Her sturdy heart without a care
Bearing our loads with dignity as well
The trouble was, she didn't half smell
'Volvo 245DL Estate, 1976-1994'
Not dead, just sleeping
WHO AM I trying to kid? Gone, forever. Bob, the mechanic, gave me the bad news this week. With a new engine and new gearbox the only cure for her terminal illness, the time has come to send the old girl to that great body shop in the sky. No more will she wake the neighbours at dawn. No more will she bear eager youngsters to fishing waters all over the country. And no more will she leave us cursing on a Sunday night, 100 miles from home, as she steadfastly refuses to start.
It's not easy, writing the obituary of a loved one. For all her quirks, noises and smells, I shall miss The Beast. My wife, less romantic about such matters, is quietly delighted and so, I suspect, are the neighbours. While they all applaud the principle of teaching local kids to fish properly, they are less enthusiastic about the sobriety of our transportation.
Funny, that. I always felt the light blue paint, enhanced by patches of red oxide fighting a losing battle against rustworm, rather set the tone for our trips. And the youngsters loved it. Though many have been coming on the excursions so long that they now have their own cars, they still preferred the camaraderie of the Volvo to their own nippy XR3s.
There have been times, I must confess, when we cursed The Beast. Most notable was the trip when we took seven hours to dig ourselves out of a boggy field. Torrential rain all day had turned the field to mush. When I loaded up and tried to drive off, The Beast dug her heels in, up to the axles. A passing motorist in his smart white four-wheel drive tried to help, and got stuck. I called out a breakdown truck - but that too lodged in the mud. The local farmer brought along his tractor, and that joined us in the field as well.
It was like a children's nursery rhyme. Eventually, with the help of two Land Rovers and frenzied pushing by a dozen people, we extracted the Volvo and all the other vehicles, except the tractor, which may still be in the field, for all I know. We got home at 2am, to the relief of frantic parents, who were puzzled as to how their little dears ended up looking as if they had been mud-wrestling.

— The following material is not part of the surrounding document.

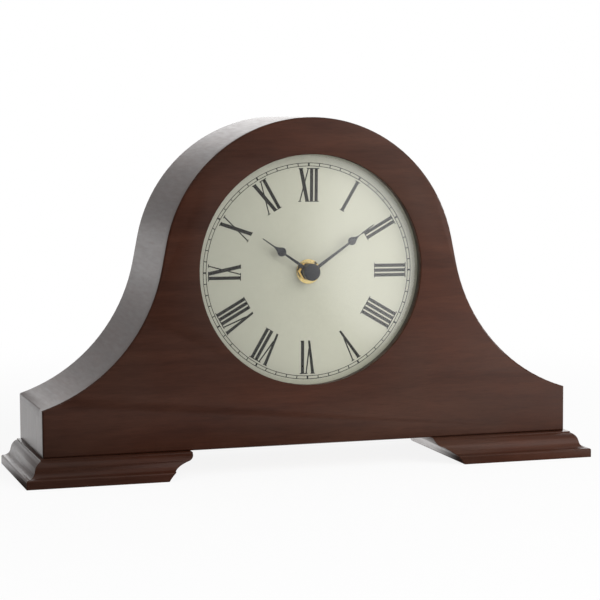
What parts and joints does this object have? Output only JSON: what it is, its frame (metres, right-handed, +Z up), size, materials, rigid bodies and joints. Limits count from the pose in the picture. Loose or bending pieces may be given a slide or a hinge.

But I suppose The Beast had a good innings. When she finally expired (not helped by an au pair, who couldn't find the oil filler cap, so instead poured 20/50 into the radiator and the brake fluid compartment), the mileage was 174,695. A fair bit of that came from our trips abroad. Loaded to the gills, The Beast trundled to Wales, Scotland, Ireland, and twice to Holland. On the second Dutch trip, it acquired an aroma it was never to lose.
We had spent the week catching bream, a large, slimy bronze fish that deposits large gobs of its protective slime everywhere. Our nets looked as if a giant runny nose had been using them as a handkerchief. The smell, heightened by extremely hot weather, became worse and worse as the week wore on. Even with all the windows open, we had to keep stopping to gasp fresh air. When we got back to Dover, we were stopped in the green channel. A full-scale search looked on the cards - until we opened the back. The customs officer staggered back, changed colour and hurriedly waved us on.
A week later, I was to discover an additional hazard. One of the youngsters had spilt a big tub of maggots, and decided to keep quiet rather than risk my wrath. They seemed to hatch throughout that summer. Whenever I used the car, I took the precaution of opening the door and standing back for a few minutes as swarms of huge, dopy bluebottles wafted out.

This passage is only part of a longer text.